There is further good news for employees because the statutory holiday entitlement increased on 1st April from 4.8 weeks to 5.6 weeks meaning that an employee who works a five-day week is now entitled to 28 days annual leave. The entitlement includes bank holidays so the change will make no difference to employers who already give four weeks annual leave plus bank holidays. Those who do not, however, will need to make adjustments.

Part-time workers have the same holiday entitlement on a pro rata basis – that is, 5.6 times their normal working week.

Many employers will be relieved to hear that the statutory dismissal and disciplinary procedures have now been repealed.

They have been replaced by a new framework based on the provisions of the Employment Act 2008. Employers should now follow the guidelines in the new ACAS Code of Practice on discipline and grievance which came into effect on 6th April.

One of the main aims of the changes is to provide both employers and employees with greater flexibility. The mandatory three step process of letter, meeting and then right of appeal no longer applies. Instead, the ACAS code sets out the principles that employers and employees should follow to achieve a reasonable standard of behaviour.

Under the new system, a dismissal will no longer be considered automatically unfair due to a breach of procedure.

Instead, a tribunal will consider whether a failure to follow the code was unreasonable taking all the circumstances into account, such as the size of the business. A tribunal will still be able to rule that a dismissal was unfair for procedural reasons but it will also be able to adjust the level of compensation if it considers that the procedural failings had no material impact on the outcome.

Tribunals will also have the power to adjust awards by 25% if either side has failed to act reasonably or failed to comply with the code of practice.

Tribunals will also be able to award compensation for financial loss in certain cases, for example, where an employee is making a claim in relation to deductions from wages or redundancy payments.

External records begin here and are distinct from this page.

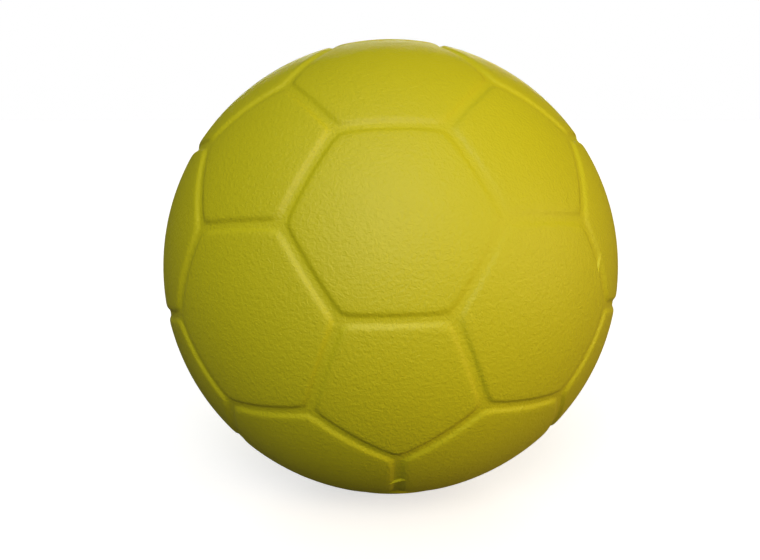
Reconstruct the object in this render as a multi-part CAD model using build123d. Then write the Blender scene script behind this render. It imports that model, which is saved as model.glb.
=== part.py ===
"""A moulded soft-foam ball with a thirty-two-panel football pattern: foam core, dense skin, colour coat.

The three layers are moulded in one shot, from the outside in: a thin coloured coat is sprayed into the
mould, a dense skin forms against it, and light foam fills the middle.  Everything is built about the
mould's own axis, which runs through the middle of one pentagon, and is then turned to the way it lies.
Millimetres, +Z up, origin at the ball's centre.
"""

import os
from math import acos, atan, cos, degrees, pi, sin, sqrt

from build123d import *

# The ball and its layers.  The skin is thinnest under the grooves.
BALL_DIAMETER = 63.0
COAT_THICKNESS = 0.2
SKIN_THICKNESS = 0.95

# The grooves between the panels, moulded by ridges in the cavity.
GROOVE_WIDTH = 1.3
GROOVE_DEPTH = 0.42
SHOULDER_RADIUS = 0.35
CORNER_RADIUS = 0.8

# The trimmed flash left standing across each groove, in the plane where the mould halves meet.
FLASH_THICKNESS = 0.4
FLASH_TRIM = 0.1

# How the ball lies: a turn about its mould axis, a tilt of that axis from upright, a turn about upright.
LIE_SPIN = 43.5
LIE_TILT = 56.9
LIE_TURN = -128.7

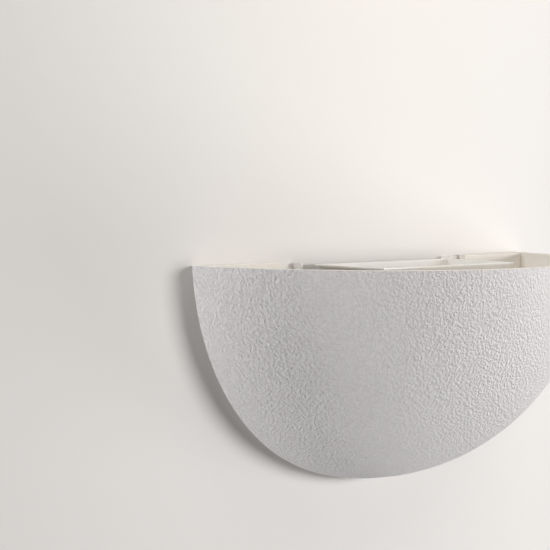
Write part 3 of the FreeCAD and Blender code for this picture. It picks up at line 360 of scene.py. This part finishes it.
# %% Helpers for pieces
def finish_piece(name, bm, body, stands_for, finishes=(), crease=35):
    """Turns a bmesh into a piece that rides on a body and stands for CAD nodes."""
    mesh = bpy.data.meshes.new(name)
    bm.to_mesh(mesh)
    bm.free()
    mesh.shade_smooth()
    mesh.set_sharp_from_angle(angle=math.radians(crease))
    piece = bpy.data.objects.new(name, mesh)
    bpy.context.scene.collection.objects.link(piece)
    slot = slot_of[stands_for[0]]
    for finish in finishes or (FINISHES[slot],):
        mesh.materials.append(finish)
    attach(piece, body)
    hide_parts(*stands_for)
    print(f"{name}: {len(mesh.polygons)} faces")
    return piece


def box_bmesh(low, high):
    """A closed box between two corners."""
    bm = bmesh.new()
    bmesh.ops.create_cube(bm, size=1)
    low, high = Vector(low), Vector(high)
    bmesh.ops.scale(bm, vec=high - low, verts=bm.verts)
    bmesh.ops.translate(bm, vec=(low + high) / 2, verts=bm.verts)
    return bm


def temporary(name, bm, finishes=()):
    """A plain object for a boolean, deleted when the cut is done."""
    mesh = bpy.data.meshes.new(name)
    bm.to_mesh(mesh)
    bm.free()
    for finish in finishes:
        mesh.materials.append(finish)
    thing = bpy.data.objects.new(name, mesh)
    bpy.context.scene.collection.objects.link(thing)
    return thing


def cut_away(solid, cutters):
    """Cuts each cutter from a solid and returns the result as a bmesh; the objects are deleted."""
    for cutter in cutters:
        boolean = solid.modifiers.new(cutter.name, "BOOLEAN")
        boolean.operation = "DIFFERENCE"
        boolean.solver = "MANIFOLD"
        boolean.object = cutter
    bpy.context.view_layer.update()
    graph = bpy.context.evaluated_depsgraph_get()
    mesh = bpy.data.meshes.new_from_object(solid.evaluated_get(graph))
    bm = bmesh.new()
    bm.from_mesh(mesh)
    bpy.data.meshes.remove(mesh)
    for thing in [solid, *cutters]:
        bpy.data.objects.remove(thing)
    return bm


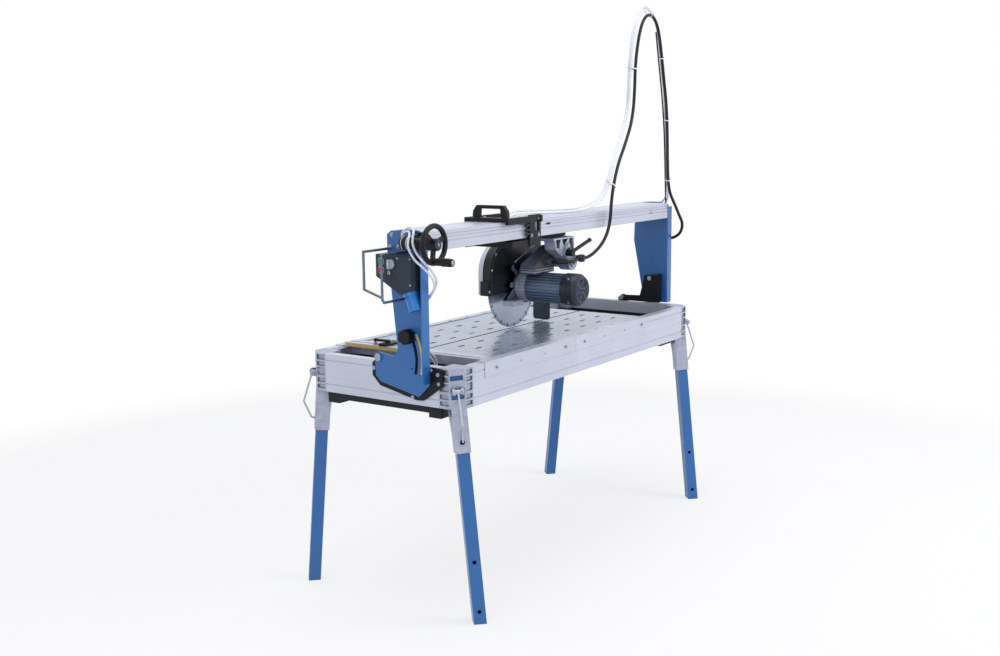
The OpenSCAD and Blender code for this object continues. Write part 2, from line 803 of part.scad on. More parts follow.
module switch_box() {
    wall = 3;
    color(black) difference() {
        along_x(panel_x, box_d) difference() {
            polygon([[-45, 1140], [-187, 1140], [-187, 1038], [-138, 1020], [-45, 1072]]);
        }
        along_x(panel_x + wall, box_d - 2 * wall)
            polygon([[-45 - wall, 1140 - wall], [-187 + wall, 1140 - wall],
                [-187 + wall, 1038 + wall], [-138, 1020 + wall + 1], [-45 - wall, 1072 + wall]]);
        rod_x(panel_x - 1, panel_x + 5, start_at[0], start_at[1], button_r + gap);
        rod_x(panel_x - 1, panel_x + 5, stop_at[0], stop_at[1], button_r + gap);
        rod_x(panel_x - 1, panel_x + 5, select_at[0], select_at[1], 5 + fit);
        block([panel_x - 1, -124, 1070], [panel_x + 1.5, -84, 1134]);
    }
}

module button(at) {
    rod_x(panel_x - 7, panel_x + 10, at[0], at[1], button_r);
    rod_x(panel_x + 10, panel_x + 12, at[0], at[1], button_r + 3);
}

module start_button() {
    color([0.15, 0.6, 0.3]) button(start_at);
}

module stop_button() {
    color([0.8, 0.12, 0.12]) button(stop_at);
}

module selector_knob() {
    color([0.8, 0.8, 0.82]) {
        rod_x(panel_x - 3, panel_x + 8, select_at[0], select_at[1], 5);
        rod_x(panel_x - 6, panel_x + 1.5 - gap, select_at[0], select_at[1], 14);
        block([panel_x - 16, select_at[0] - 4, select_at[1] - 14],
            [panel_x - 6, select_at[0] + 4, select_at[1] + 14]);
    }
}

module power_inlet() {
    lean = 20;
    x = box_x - 26;
    color([0.1, 0.45, 0.85]) translate([x, -157.5, 1027]) rotate([-lean, 0, 0]) difference() {
        union() {
            translate([0, 0, -11]) cylinder(h = 11 - fit, r = 24);
            translate([0, 0, -58]) cylinder(h = 50, r = 21.5);
            translate([0, 0, -20]) cylinder(h = 5, r = 24);
        }
        translate([0, 0, -60]) cylinder(h = 42, r = 18.5);
    }
    color(bright) translate([x, -157.5, 1027]) rotate([-lean, 0, 0])
        for (a = [90, 210, 330]) rotate([0, 0, a]) translate([10, 0, -50])
            cylinder(h = 32 - fit, r = 2.5);
}

module switch_guard() {
    out = box_x - 122;
    r = 4;
    color([0.45, 0.5, 0.55]) {
        bent_bar([[box_x, -127, 1146], [out, -127, 1146], [out, -127, 1014],
            [out + 8, -127, 1004], [box_x, -127, 1004]], r);
        bent_bar([[box_x, -58, 1153], [out, -58, 1153], [out, -58, 1040],
            [out + 2, -127, 1018]], r);
    }
}

// ---------- belt drive ----------
wheel_x = -half_len - 65;
idler_x = half_len - 45;
shaft_r = 8;
wheel_y = -rail_y - 70;
ear_t = 7;
bearing_r = 16;

module drive_housing() {
    color(black) difference() {
        union() {
            block([box_x - 4, belt_y - 21, pulley_z - 27], [box_x, belt_y + 21, pulley_z + 27]);
            for (s = [-1, 1]) translate([0, belt_y + s * 16, 0]) {
                rod_y(-ear_t / 2, ear_t / 2, wheel_x, pulley_z, 18);
                block([wheel_x, -ear_t / 2, pulley_z - 18], [box_x - 2, ear_t / 2, pulley_z + 18]);
            }
            rod_y(wheel_y + 22, belt_y - 16, wheel_x, pulley_z, bearing_r);
        }
        block([box_x - 5, belt_y - belt_w / 2 - 4, pulley_z - pulley_r - belt_t - 3],
            [box_x + 1, belt_y + belt_w / 2 + 4, pulley_z + pulley_r + belt_t + 3]);
        rod_y(wheel_y + 20, belt_y + 40, wheel_x, pulley_z, shaft_r + fit);
    }
}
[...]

Whether the changes bring the expected benefits remains to be seen but in the short term there is a danger that they may cause some confusion. Employers may wish to revise their codes of practice and they should certainly seek legal advice before taking any action in relation to their employees, especially as the maximum awards that can be made by employment tribunals rose on 1st February in line with the increase in the retail price index.

The limit on the amount of compensatory award for unfair dismissal increased from £63,000 to £66,200. The maximum amount of a nominal week’s pay – the amount used for calculating various awards including redundancy payments – increased from £330 to £350. The limit on the amount of guaranteed payment to an employee in respect of any particular day rose from £20.40 to £21.50.

The increases are made under the Employment Rights (Increase of Limits) Order 2008 and are in line with the rise in the Retail Price Index between September 2007 and September 2008.